To me it looks like that you had used a single process reading and writing. In my case there were multiple processes reading and writing. Writes had a lock to the same file descriptor to write complete messages in a row. All of the processes were reading individually.

When using a single process, the performance is slower. A good feature for the programmer is when using a single process that the program becomes rude to the requests. It is not always reading when needed because it is serving the other connections at the same time. It of course looks better because "it works" and the fault appears to be elsewhere. The truth is that this is a bottle neck. I had to add multiple tens of microseconds in between the reads and writes to accomplish to read anything. To me my program was faster because it worked faster than the one to be tested. It is not clear what was wrong. The Linux select() behaved in undetermined way because the latched file descriptors did not always have anything to read and there were read errors when using multiple processes.

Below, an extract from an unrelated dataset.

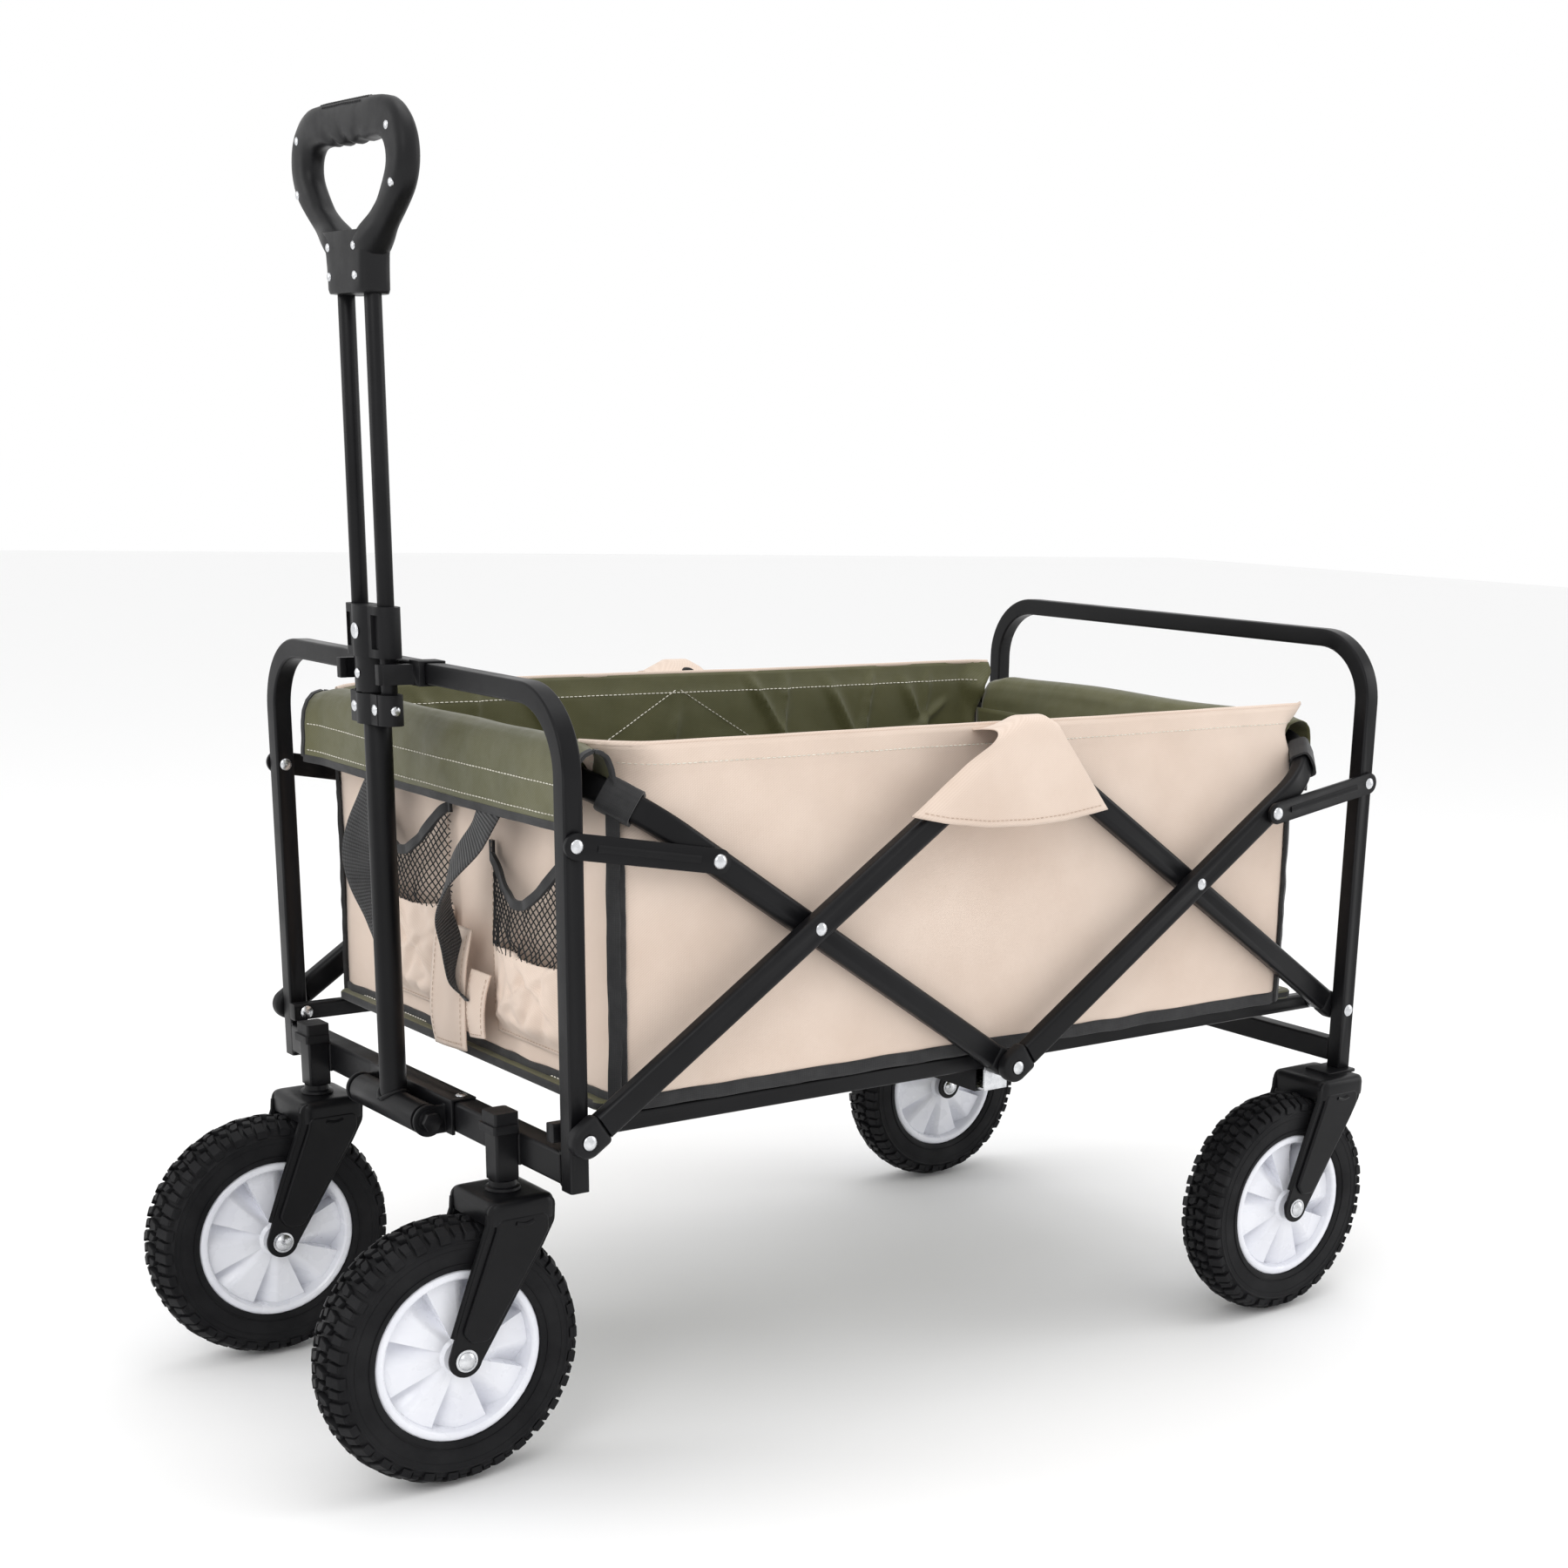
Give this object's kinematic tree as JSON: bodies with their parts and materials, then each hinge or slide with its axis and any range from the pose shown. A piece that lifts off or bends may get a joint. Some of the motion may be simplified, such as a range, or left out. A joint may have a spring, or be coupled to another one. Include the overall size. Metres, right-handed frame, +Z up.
{
  "type": "folding wagon",
  "caption": "Folding utility wagon with a scissor-linked tube frame, cloth tub, swivel casters in front, fixed rear wheels and a telescoping pull handle.",
  "frame": {"origin": "on the ground, at the middle of the wagon's length and width", "axes": "X along the length with the handle end at -X, Y across the width, Z up"},
  "size_m": [0.967, 0.5654, 0.948],
  "materials": {
    "black_coat": "satin black powder coat",
    "black_plastic": "moulded black plastic, fine grain",
    "zinc": "bright zinc plate",
    "olive_cloth": "woven olive polyester",
    "beige_cloth": "woven beige polyester",
    "black_webbing": "black webbing",
    "tyre_rubber": "moulded black rubber with block tread",
    "white_hub": "glossy white moulding"
  },
  "bodies": {
    "front_frame": {"front_hoop": "black_coat", "front_crossmember": "black_coat", "caster_posts": "black_coat", "post_caps": "black_plastic", "handle_bracket": "black_coat", "handle_clip": "black_plastic", "handle_bolt": "black_coat", "front_pivot_pins": "zinc", "front_link_pins": "zinc"},
    "arms_a1": {"arm_a1": "black_coat", "arm_a1_caps": "black_plastic", "arm_a1_pins": "zinc"},
    "arms_a2": {"arm_a2": "black_coat", "arm_a2_caps": "black_plastic", "centre_pins": "zinc"},
    "arms_b2": {"arm_b2": "black_coat", "arm_b2_caps": "black_plastic"},
    "arms_b1": {"arm_b1": "black_coat", "arm_b1_caps": "black_plastic", "arm_b1_pins": "zinc"},
    "rear_frame": {"rear_hoop": "black_coat", "rear_crossmember": "black_coat", "rear_forks": "black_coat", "rear_pivot_pins": "zinc", "rear_axles": "zinc", "rear_link_pins": "zinc"},
    "caster_left": {"caster_fork_left": "black_coat", "caster_axle_left": "zinc"},
    "caster_right": {"caster_fork_right": "black_coat", "caster_axle_right": "zinc"},
    "wheel_front_left": {"tyre_front_left": "tyre_rubber", "hub_front_left": "white_hub"},
    "wheel_front_right": {"tyre_front_right": "tyre_rubber", "hub_front_right": "white_hub"},
    "wheel_rear_left": {"tyre_rear_left": "tyre_rubber", "hub_rear_left": "white_hub"},
    "wheel_rear_right": {"tyre_rear_right": "tyre_rubber", "hub_rear_right": "white_hub"},
    "handle_arm": {"handle_tube": "black_coat", "handle_upper_collar": "black_plastic"},
    "handle_slider": {"handle_rods": "black_coat", "handle_lower_collar": "black_plastic", "handle_grip": "black_plastic", "grip_screws": "zinc"},
    "centre_support": {"centre_channel": "black_coat", "centre_brackets": "zinc", "floor_strip": "olive_cloth"},
    "front_link_pair": {"front_links": "black_coat"},
    "rear_link_pair": {"rear_links": "black_coat"},
    "floor_front": {"floor_frame_front": "black_coat", "floor_board_front": "olive_cloth"},
    "floor_rear": {"floor_frame_rear": "black_coat", "floor_board_rear": "olive_cloth"},
    "front_cloth": {"front_panel": "olive_cloth", "pockets": "beige_cloth", "pull_straps": "black_webbing"},
    "rear_cloth": {"rear_panel": "olive_cloth"},
    "side_cloth": {"side_panels": "beige_cloth"},
    "flap_cloth": {"flaps": "beige_cloth"}
  },
  "joints": [
    {"name": "fold", "type": "hinge", "parent": "front_frame", "child": "arms_a1", "pos_m": [-0.3185, 0, 0.268], "axis": [0, -1, 0], "range_deg": [0, 36], "deforming": ["side_panels"]},
    {"name": "a2_cross_pivot", "type": "hinge", "parent": "arms_a1", "child": "arms_a2", "pos_m": [-0.1245, 0, 0.39886], "axis": [0, -1, 0], "range_deg": [-72, 0]},
    {"name": "b2_top_pivot", "type": "hinge", "parent": "arms_a1", "child": "arms_b2", "pos_m": [0.0695, 0, 0.52971], "axis": [0, -1, 0], "range_deg": [-72, 0]},
    {"name": "b1_cross_pivot", "type": "hinge", "parent": "arms_b2", "child": "arms_b1", "pos_m": [0.2635, 0, 0.39886], "axis": [0, -1, 0], "range_deg": [0, 72]},
    {"name": "rear_leg_pivot", "type": "hinge", "parent": "arms_b2", "child": "rear_frame", "pos_m": [0.4575, 0, 0.268], "axis": [0, -1, 0], "range_deg": [0, 36]},
    {"name": "centre_pivot", "type": "hinge", "parent": "arms_a2", "child": "centre_support", "pos_m": [0.0695, 0, 0.268], "axis": [0, -1, 0], "range_deg": [0, 36]},
    {"name": "front_link_pivot", "type": "hinge", "parent": "front_frame", "child": "front_link_pair", "pos_m": [-0.3185, 0, 0.472], "axis": [0, -1, 0], "range_deg": [0, 76]},
    {"name": "rear_link_pivot", "type": "hinge", "parent": "rear_frame", "child": "rear_link_pair", "pos_m": [0.4575, 0, 0.472], "axis": [0, -1, 0], "range_deg": [-76, 0]},
    {"name": "floor_front_pivot", "type": "hinge", "parent": "front_frame", "child": "floor_front", "pos_m": [-0.3185, 0, 0.268], "axis": [0, -1, 0], "range_deg": [0, 66]},
    {"name": "floor_rear_pivot", "type": "hinge", "parent": "rear_frame", "child": "floor_rear", "pos_m": [0.4575, 0, 0.268], "axis": [0, -1, 0], "range_deg": [-66, 0]},
    {"name": "front_cloth_pivot", "type": "hinge", "parent": "arms_a2", "child": "front_cloth", "pos_m": [-0.28782, 0, 0.50902], "axis": [0, -1, 0], "range_deg": [0, 43]},
    {"name": "rear_cloth_pivot", "type": "hinge", "parent": "arms_b1", "child": "rear_cloth", "pos_m": [0.42102, 0, 0.5051], "axis": [0, -1, 0], "range_deg": [-43, 0]},
    {"name": "side_cloth_pivot", "type": "hinge", "parent": "arms_a2", "child": "side_cloth", "pos_m": [-0.28782, 0, 0.50902], "axis": [0, -1, 0], "range_deg": [0, 36]},
    {"name": "flap_pivot", "type": "hinge", "parent": "arms_a1", "child": "flap_cloth", "pos_m": [0.0695, 0, 0.52971], "axis": [0, -1, 0], "range_deg": [-36, 0]},
    {"name": "caster_left_swivel", "type": "hinge", "parent": "front_frame", "child": "caster_left", "pos_m": [-0.3355, 0.158, 0.215], "axis": [0, 0, 1], "continuous": true},
    {"name": "caster_right_swivel", "type": "hinge", "parent": "front_frame", "child": "caster_right", "pos_m": [-0.3355, -0.158, 0.215], "axis": [0, 0, 1], "continuous": true},
    {"name": "wheel_front_left_roll", "type": "hinge", "parent": "caster_left", "child": "wheel_front_left", "pos_m": [-0.3835, 0.158, 0.1], "axis": [0, 1, 0], "continuous": true},
    {"name": "wheel_front_right_roll", "type": "hinge", "parent": "caster_right", "child": "wheel_front_right", "pos_m": [-0.3835, -0.158, 0.1], "axis": [0, 1, 0], "continuous": true},
    {"name": "wheel_rear_left_roll", "type": "hinge", "parent": "rear_frame", "child": "wheel_rear_left", "pos_m": [0.3835, 0.2485, 0.1], "axis": [0, 1, 0], "continuous": true},
    {"name": "wheel_rear_right_roll", "type": "hinge", "parent": "rear_frame", "child": "wheel_rear_right", "pos_m": [0.3835, -0.2485, 0.1], "axis": [0, 1, 0], "continuous": true},
    {"name": "handle_tilt", "type": "hinge", "parent": "front_frame", "child": "handle_arm", "pos_m": [-0.3425, 0, 0.241], "axis": [0, -1, 0], "range_deg": [0, 100]},
    {"name": "handle_slide", "type": "slide", "parent": "handle_arm", "child": "handle_slider", "axis": [0, 0, -1], "range_m": [0, 0.205]}
  ],
  "couplings": [
    {"joint": "a2_cross_pivot", "follows": "fold", "ratio": -2},
    {"joint": "b2_top_pivot", "follows": "fold", "ratio": -2},
    {"joint": "b1_cross_pivot", "follows": "fold", "ratio": 2},
    {"joint": "rear_leg_pivot", "follows": "fold", "ratio": 1},
    {"joint": "centre_pivot", "follows": "fold", "ratio": 1},
    {"joint": "front_link_pivot", "follows": "fold", "ratio": 2.106},
    {"joint": "rear_link_pivot", "follows": "fold", "ratio": -2.106},
    {"joint": "floor_front_pivot", "follows": "fold", "ratio": 1.8056},
    {"joint": "floor_rear_pivot", "follows": "fold", "ratio": -1.8056},
    {"joint": "front_cloth_pivot", "follows": "fold", "ratio": 1.1944},
    {"joint": "rear_cloth_pivot", "follows": "fold", "ratio": -1.1806},
    {"joint": "side_cloth_pivot", "follows": "fold", "ratio": 1},
    {"joint": "flap_pivot", "follows": "fold", "ratio": -1}
  ]
}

The dtrace was not usable in the original case. I'm not sure if strace was used. Maby information how it could be used was missing. (To me it looks like that the new one, the test case did not yet have the same problem - if dtrace could be used) I don't think that the test setting reproduced the problem.

bakul · Mar 21, 2026

escape said:
To me it looks like that you had used a single process reading and writing. In my case there were multiple processes reading and writing. Writes had a lock to the same file descriptor to write complete messages in a row. All of the processes were reading individually.

Having multiple processes write to the same tcp connection using locks is not a good idea in general. But hard to recommend an arch. without knowing the details.

escape · Mar 24, 2026

Would it help if the operating system would buffer the incoming TCP-sockets of the individual processes automatically? In this case the program did this and it helped in the problem.